The reason why is pretty simple, from a certain (contentious) perspective: as my colleague Adam Doud pointed out in an editorial earlier this week, Google’s products and services just do the job better than Microsoft’s. Gmail is better at spam filtering, Drive provides better collaborative tools, Hangouts offer more communication utility, Google Maps eats Bing Maps for lunch, and so on. Nine times out of ten, Google just does the job better.
For me, that is.
That’s the qualifier that often falls between the cracks, so get ready for a ton of italics. Google does the job better for my needs. I prefer it to Microsoft’s ecosystem because it better suits my use case. It’s a personal preference. This bit of subtlety often gets lost amid the tumult of online debates, but it’s so important. Because it’s not a crime to prefer one ecosystem over another. So why shouldn’t we be able to use a Microsoft product to access the full range of Google services?
The answer is, of course, because Mommy and Daddy are fighting. Ever since Google got serious about its smartphone-and-ecosystem play, it’s been taking more and more utility away from other companies who want mobile access to its services. Google and Apple used to be best buds; remember how much stage time Steve Jobs gave Google Maps at the first iPhone announcement? But that was before Android, before Google decided it wanted to own the mobile computing space. Since then, relations between the two behemoths have slowly but steadily chilled, the whole mess coming to a head with the Apple Maps fiasco. When two giant companies fight for dominance, the competition often results in markedly improved products – but when ecosystems get involved, the fight gets much dirtier. Usually, in such a contest, “a winnar is (not) you.”
Since Mapplegate, though, the ice between the superpowers has thawed somewhat. Google released an excellent Maps application for iOS devices in the wake of Apple’s monumental blunder, and followed that up with a beautiful new Gmail app that, in some ways, is better than the one on its own Android devices. The suite of Google apps available on the iPhone and iPad is rich and polished, enabling customers to mate the iOS UI and ecosystem with the powerful back-end provided by Google, should they so choose.
The reasons a similar mending of ways can’t happen between Microsoft and Google right now are complex, and deserve an entire editorial to themselves. But, in a break from the norm, it isn’t the “why” I’m focused on here, but the “what if.”
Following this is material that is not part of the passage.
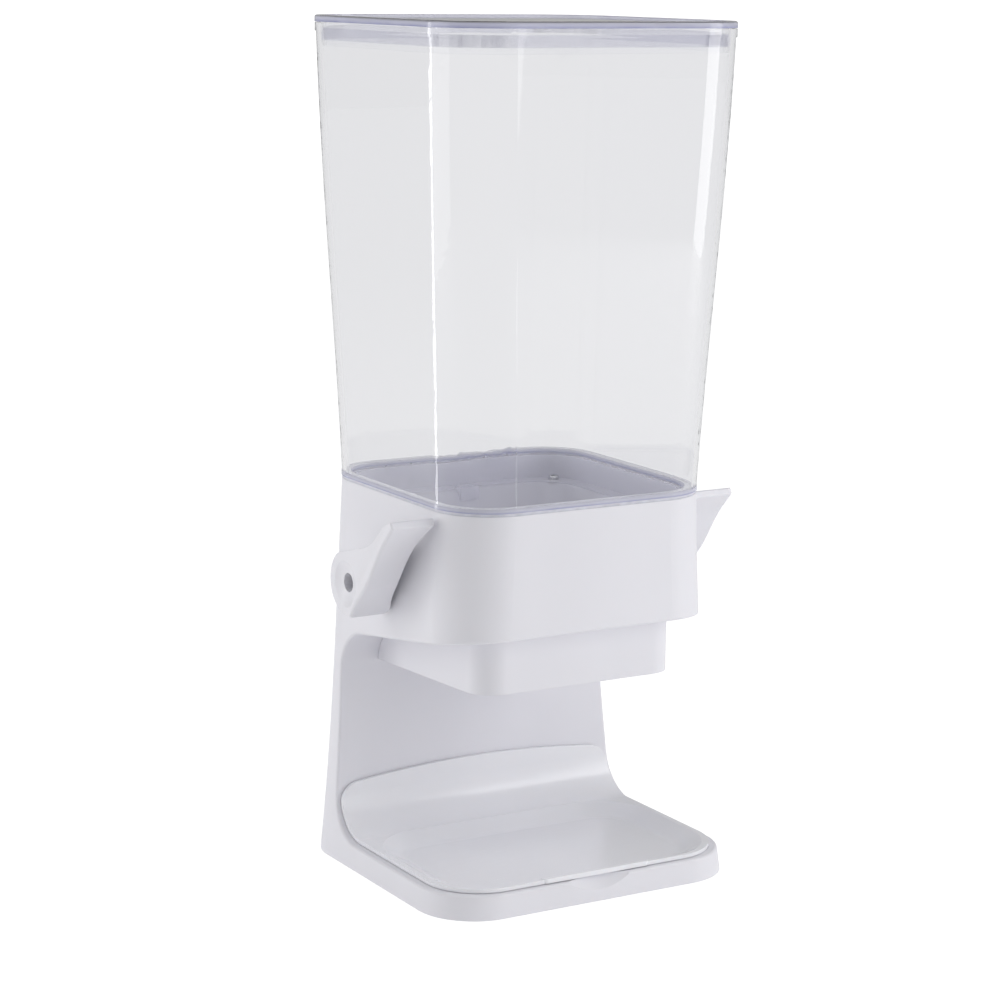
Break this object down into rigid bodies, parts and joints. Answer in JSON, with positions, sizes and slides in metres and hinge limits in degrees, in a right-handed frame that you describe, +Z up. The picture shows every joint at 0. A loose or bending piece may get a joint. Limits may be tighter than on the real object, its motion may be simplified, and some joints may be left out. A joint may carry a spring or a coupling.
{
  "type": "cereal dispenser",
  "caption": "Countertop cereal dispenser with a clear tapered hopper on a white C-shaped stand, side press levers that open a curved gate, a chute and a loose tray.",
  "frame": {"origin": "on the table, straight below the point where the hopper's vertical axis crosses the levers' axis; also the bottom centre of the bounding box, to within 1 mm", "axes": "+Z up, -Y towards the front (tray side), +X to the right for a viewer facing the front; the levers turn about X"},
  "size_m": [0.195, 0.1673, 0.423],
  "materials": {
    "white_shell": "fine satin moulded",
    "white_chute": "fine satin moulded",
    "white_gate": "satin moulded",
    "white_lever": "satin moulded",
    "gloss_white": "glossy moulded",
    "clear_hopper": "polished clear",
    "clear_lid": "polished clear",
    "clear_funnel": "polished clear",
    "silicone": "translucent soft",
    "rubber": "matt",
    "bush": "plain",
    "steel": "zinc plated",
    "axle_steel": "turned",
    "spring_steel": "drawn wire"
  },
  "bodies": {
    "stand": {"stand_shell": "white_shell", "foot_plate": "white_shell", "foot_plate_screws": "steel", "rubber_feet": "rubber", "chute": "white_chute", "chute_screws": "steel", "funnel": "clear_funnel", "funnel_screws": "steel", "outlet_wiper": "silicone", "axle_bush_right": "bush", "axle_bush_left": "bush", "return_spring_right": "spring_steel", "return_spring_left": "spring_steel", "stop_bumpers": "rubber", "hopper_seal": "silicone"},
    "gate_and_levers": {"gate": "white_gate", "gate_set_screws": "steel", "axle_right": "axle_steel", "axle_left": "axle_steel", "lever_right": "white_lever", "lever_left": "white_lever", "lever_screws": "steel", "lever_washers": "steel"},
    "hopper_body": {"hopper": "clear_hopper"},
    "lid_body": {"lid": "clear_lid", "lid_gasket": "silicone"},
    "tray_body": {"tray": "gloss_white"}
  },
  "joints": [
    {"name": "lever_press", "type": "hinge", "parent": "stand", "child": "gate_and_levers", "pos_m": [0, 0, 0.1525], "axis": [1, 0, 0], "range_deg": [0, 42], "stiffness_Nm_per_rad": 0.12, "springref_deg": -22.92, "deforming": ["return_spring_right", "return_spring_left"]},
    {"name": "hopper_lift", "type": "slide", "parent": "stand", "child": "hopper_body", "axis": [0, 0, 1], "range_m": [0, 0.06]},
    {"name": "lid_lift", "type": "slide", "parent": "hopper_body", "child": "lid_body", "axis": [0, 0, 1], "range_m": [0, 0.05]},
    {"name": "tray_slide", "type": "slide", "parent": "stand", "child": "tray_body", "axis": [0, -0.8746, 0.4848], "range_m": [0, 0.15]}
  ]
}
I spend a fair amount of time thinking about what the perfect mobile device would be – my ideal Frankenstein phone, the communicator that would meet all my criteria for excellence. As listeners of the Pocketnow Weekly will attest, the core of this mythical device is little more than a Windows Phone running a suite of Google-sourced apps.
Why? Because although Windows Phone’s Modern UI hasn’t changed all that much since it was unveiled, it still speaks to me. Windows Phone is the best-looking platform I’ve ever used on the software side, and its struggle for visibility has led OEMs to bundle hardware innovations I’ve come to appreciate as well, like the Lumia 920′s PureView camera, or the 8X’s wide-angle front-facing shooter. And while I appreciate that Microsoft services like Skydrive, Bing, and Xbox Music are worthwhile to some folks, I’m just too invested in Google’s ecosystem to jump in with both feet. As much as I love my Lumia 920, there’s just no way my email address is going to end in “outlook.com” anytime soon.
Do I think we’ll spy the unicorn anytime soon? Not really. Microsoft is having enough trouble just keeping emails syncing between Windows Phones and Gmail accounts, and the latest round of antagonism regarding its home-built YouTube app is still playing out. Google is playing hardball, so it makes all the sense in the world that Microsoft would devote more energy to fleshing out its own competing ecosystem, rather than continuing its attempts to appease the folks in Mountain View.
But I’m holding out hope that someday, the hostilities between these giants will bubble down from a rolling boil to a low simmer. Because I really think the dream of Google services accessed through the lens of the Modern UI is a powerful proposition that could do wonders for Windows Phone adoption. After all, it’s a lot easier to sell a Lumia when you can answer a customer’s question of “can I still get all my Googles?” with a simple smile and a nod, instead of a ten-minute dissertation on third-party apps and mobile websites.